The folks milling around Wall Street are now talking about a national assembly in Philadelphia on July 4th.
They want 870 people – half men and half women – to gather there and draw up a list of grievances to be presented to the Congress, the President and the Supreme Court.
The 870 delegates, it seems, are to be chosen at mass meetings in each congressional district.
So in politics, as in war, the ultimate weapon is boots on the ground.
But boots cost money. Mass meetings have to be organized. And organizers can be hired.
The chicken and egg puzzle of politics: which comes first, the people or the money?
The Wall Street demonstrators seem to have spawned a cadre of anonymous leaders who put up their websites and presume to speak for the masses.
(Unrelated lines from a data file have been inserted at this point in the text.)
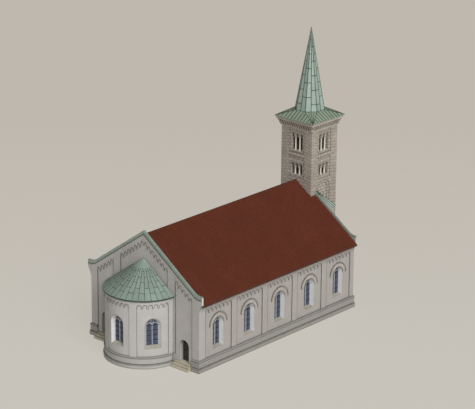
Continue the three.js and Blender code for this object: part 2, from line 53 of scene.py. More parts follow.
# ---------- places taken from the frame ----------
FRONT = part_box("front_gable")[0].y  # outer face of the gable wall at the apse end
NAVE_HALF = 7.0
NAVE_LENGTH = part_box("right_rear_wall")[1].y - FRONT
RECESS = 0.06
STRIP = 0.76
FRONT_CORNER, REAR_CORNER = 0.92, 0.60
BAYS = 5
FIELD_TOP = 6.05
FIELD_WIDTH = (NAVE_LENGTH - FRONT_CORNER - REAR_CORNER + STRIP) / BAYS - STRIP
BAY_CENTRES = FRONT_CORNER + FIELD_WIDTH / 2 + np.arange(BAYS) * (FIELD_WIDTH + STRIP)
SLOPE = 0.711
RIDGE = 11.99
EAVE_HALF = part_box("right_nave_roof")[1].x
GABLE_FIELD_TOP = 11.53
OUTER_STRIP, INNER_STRIP_OUT, INNER_STRIP_IN = 6.15, 4.0, 3.05
REAR_FIELD_IN = 3.63
PLINTH_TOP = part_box("right_plinth")[1].z
PLINTH_REACH, BASE_REACH, BASE_TOP = 0.10, 0.16, 0.36
APSE_RADIUS = 3.7
APSE_STRIP = 0.06
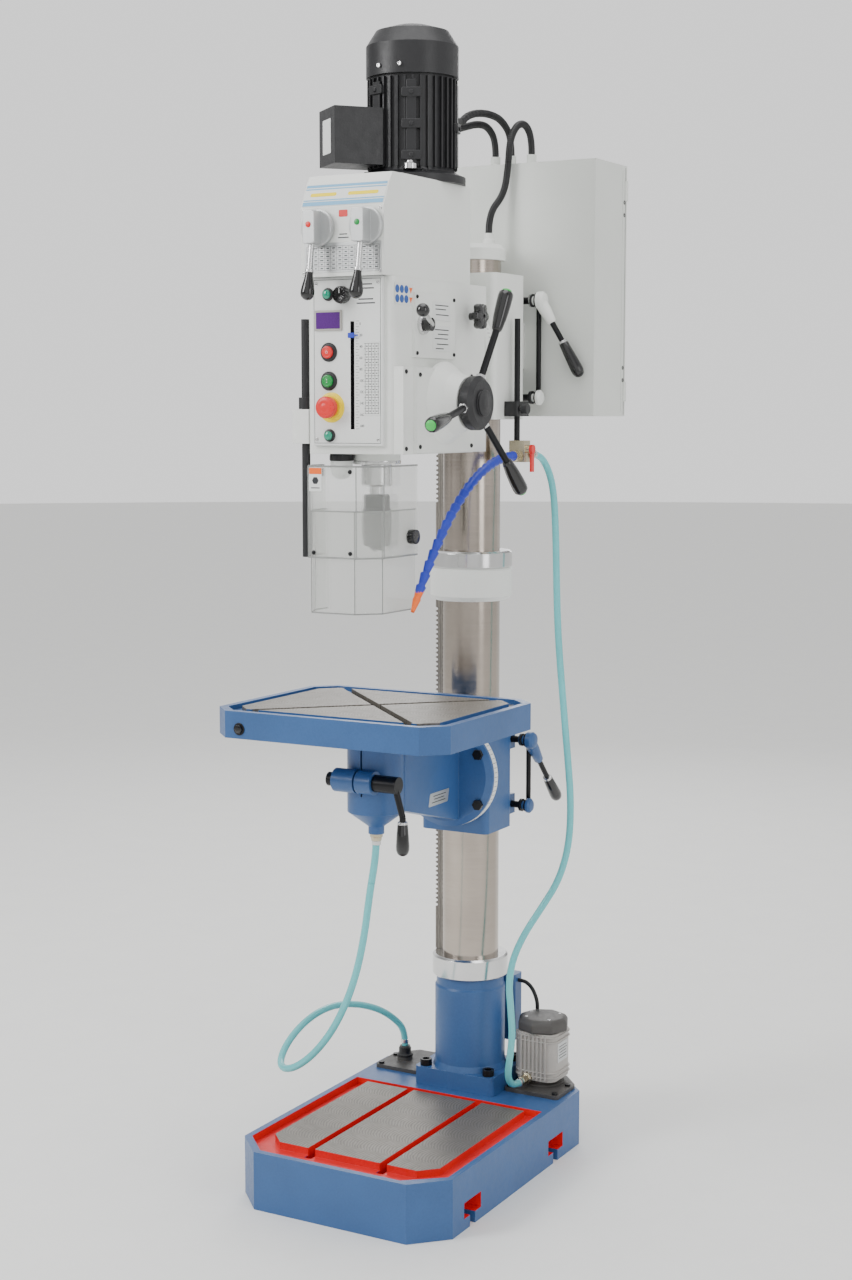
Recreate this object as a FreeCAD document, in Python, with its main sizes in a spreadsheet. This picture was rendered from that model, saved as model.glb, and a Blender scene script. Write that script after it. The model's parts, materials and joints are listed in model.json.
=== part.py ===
import FreeCAD, Part
import math
import os
import re
from FreeCAD import Placement, Rotation, Vector

# Pillar drill press. Millimetres; origin on the floor under the column's axis, +Z up, -Y to the
# operator, +X to the operator's right. Every size and place is a cell of the sheet "Sizes".
SIZES = {
    # base casting
    "base_half": 226, "base_front": 554, "base_back": 112, "base_top": 112, "base_corner": 62,
    "rim": 13, "channel_deep": 14, "bolster_half": 180, "bolster_front": 487, "bolster_back": 111,
    "slot_at": 78, "slot_half": 7.5, "slot_head": 13, "slot_deep": 17, "slot_foot": 28,
    "anchor_front": 415, "anchor_back": 62, "anchor_half": 10, "anchor_floor": 22, "anchor_roof": 52,
    "pocket_half": 33, "pocket_deep": 30, "hollow_top": 68,
    "tank_near": 97, "tank_far": 200, "tank_front": 18, "tank_back": 60, "tank_floor": 25,
    # column
    "column_r": 57.5, "column_bore": 49.5, "column_top": 1781, "cap_r": 66, "cap_top": 1812,
    "foot_half_x": 90, "foot_half_y": 75, "foot_top": 150, "foot_r": 72, "foot_neck": 340,
    "foot_bolt_x": 72, "foot_bolt_y": 57, "foot_bolt_r": 8,
    "ring_r": 77, "ring_top": 385, "collar_r": 82, "collar_low": 1112, "collar_top": 1177,
    "middle_top": 1211, "fit": 0.06, "gap": 0.4,
    "rack_r": 74.5, "rack_back": 58.2, "rack_half": 12.5, "tooth_pitch": 9.425, "tooth_deep": 5,
    # tank lids, pump and junction box
    "lid_top": 120, "pump_x": 143, "pump_y": 50, "pump_half": 48, "pump_low": 132, "pump_top": 232,
    "pump_cover_top": 259, "outlet_x": 129, "outlet_z": 137, "return_x": 172, "return_y": 30,
    "box_left": 45, "box_right": 65, "box_front": 75, "box_back": 110, "box_low": 185, "box_high": 324,
    # table bracket, arm and table
    "bracket_half": 75, "bracket_front": 85, "bracket_back": 38, "bracket_low": 649,
    "bracket_top": 843, "tilt_z": 772, "tilt_r": 106, "crank_z": 740.9, "pinion_x": 88.5,
    "spindle_y": 372, "table_half": 243, "table_front": 574, "table_back": 180, "table_low": 895,
    "table_top": 945, "table_corner": 40, "table_y": 377, "boss_r": 54, "boss_low": 745,
    "spout_low": 702, "spout_r": 15, "barrel_y": 440, "barrel_z": 810, "barrel_r": 22,
    "table_clamp_y": 66, "table_clamp_low": 687, "table_clamp_high": 822,
    # head bracket and cabinet
    "carrier_half": 95, "carrier_back": 46, "carrier_low": 1471, "carrier_top": 1752,
    "head_tilt_z": 1612, "head_disc_r": 92, "head_clamp_y": 66, "head_clamp_low": 1514,
    "head_clamp_high": 1705, "lug_half": 60, "clamp_r": 7, "crank": 18, "pin_r": 3, "eye_r": 6.5,
    "cab_left": 178, "cab_right": 222, "cab_front": 95, "cab_back": 245, "cab_low": 1477,
    "cab_top": 1978, "sheet_wall": 3,
    # coolant rod and nozzle
    "nozzle_x": 111, "nozzle_y": 20, "nozzle_rod_r": 5.75, "nozzle_rod_low": 1428,
    "nozzle_rod_top": 1666, "block_low": 1477, "block_top": 1506, "valve_z": 1403,
    # head
    "head_half": 90, "head_front": 466, "head_back": 97, "head_low": 1410, "head_top": 1723,
    "side_x": 108, "side_front": 461, "side_back": 200, "side_top": 1565, "floor_z": 1580,
    "roof_z": 1700, "panel_half": 73, "panel_front": 474, "panel_low": 1425,
    "cover_half": 86, "cover_front": 490, "cover_slant": 469, "cover_back": 166,
    "slant_low": 1844, "slant_top": 1888, "cover_top": 1903, "cover_wall": 8,
    "motor_y": 238, "motor_flange_r": 99, "flange_top": 1925, "motor_r": 78, "fin_r": 84,
    "motor_top": 2097, "fan_r": 86, "fan_side": 2154, "fan_shoulder": 68, "fan_top": 2192,
    "shaft_r": 14, "pinion_low": 1742, "pinion_high": 1766, "gear_module": 2,
    "motor_teeth": 60, "sleeve_teeth": 74, "sleeve_r": 24, "sleeve_low": 1690,
    "guard_x": 105, "guard_y": 447, "guard_r": 7.7, "shield_low": 1226, "shield_top": 1391,
    "lower_low": 1127, "lower_top": 1311, "shield_wall": 4,
    # quill, spindle, chuck and feed
    "quill_r": 28.5, "quill_low": 1350, "quill_top": 1684, "quill_ring_r": 44, "quill_ring_low": 1391,
    "nose_low": 1335, "spindle_top": 1880, "chuck_low": 1233, "chuck_r": 26, "chuck_bore": 6.5,
    "feed_y": 316, "feed_z": 1501, "feed_shaft_r": 16, "feed_teeth": 20, "feed_module": 3,
    "hub_r": 49, "hub_near": 161.5, "hub_far": 191, "dome_r": 75, "dome_near": 115,
    "arm_r": 6.5, "arm_reach": 215, "arm_out": 200, "grip_long": 70, "grip_thin": 10, "grip_fat": 14,
    # panel fittings
    "button_x": 38, "start_z": 1540, "stop_z": 1591, "emergency_z": 1493, "emergency_x": 33,
    "button_r": 11, "bezel_r": 14, "display_z": 1647, "knob_x": 6, "knob_z": 1691, "knob_r": 14.5,
    "scale_x": 11, "scale_low": 1454, "scale_high": 1645, "pointer_z": 1620, "pointer_half": 3.4,
    "dial_z": 1808, "dial_r": 32, "dial_left": 47, "dial_right": 53, "star_y": 188, "star_z": 1663,
}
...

They have drawn up a list of suggested grievances, which will affect the public impression of what their national assembly might do. Candidly, it looked to me to be a Blue State platform, replete with federal spending programs and environmental concerns.
One example: they would outlaw all campaign contributions for federal offices. Presumably that would include individuals, corporations, committees and political parties.
They want all campaigns financed by the federal government. Bad idea. REAL bad idea. If the goal is to entrench career politicians in office, there’s no better way to do it than to let the incumbents decide who gets the campaign money and how much they get.
I don’t know anybody, liberal or conservative, who approves of the way money influences our national politics today. The unholy alliance between K Street lobbyists, corporate cronies and members of Congress as detailed in Professor Larry Lessig’s book, Republic, Lost, is the subject of all kinds of books, blogs and banter on the Internet.
Here’s my take: America has gotten too big for the Capital Building in Washington D.C.
Congress decided to cap the House of Representatives at 435 people in 1913.
We were a nation of 97,225,000 in 1913. Today we are over 312,000,000. Congressional districts average 700,000 constituents.
Bringing a message to 700,000 constituents cost money. Lots of money. Television. Postage. Staff. A campaign for Congress is a big, expensive operation.
And, obviously, a campaign for the Senate is even bigger. And more expensive.
The Founding Fathers set the number of people in a congressional district at 30,000. They could only see down the road as far as 50,000. Maybe that’s where it should have stopped. In a republic of 300 million people, having six thousand representatives doesn’t sound like too much democracy.
Candidates in small districts can go door to door. They can meet their constituents, see them, listen to them, speak to them and speak for them.
The six thousand wouldn’t have to go to Washington. In the 21st century they can assemble on the Internet. The can debate on the Internet. They can vote on the Internet. No big salaries, offices or staffs.
And if Wikipedia doesn’t have as many books as the Library of Congress, at least it’s easier to use.
Much of what Americans don’t like about our government boils down to the culture inside the beltway. Career politicians. A ruling class of elites who talk only to each other. An incomprehensible mumbo jumbo of alphabet soup. Abbreviations and acronyms that separate the insiders from the rest of the people.
Keeping Congress members at home would go a long way toward keeping our government responsive to the voters.
And it’s a lot harder to lobby 6,000 spread all over the country than to buy off 435 in one city.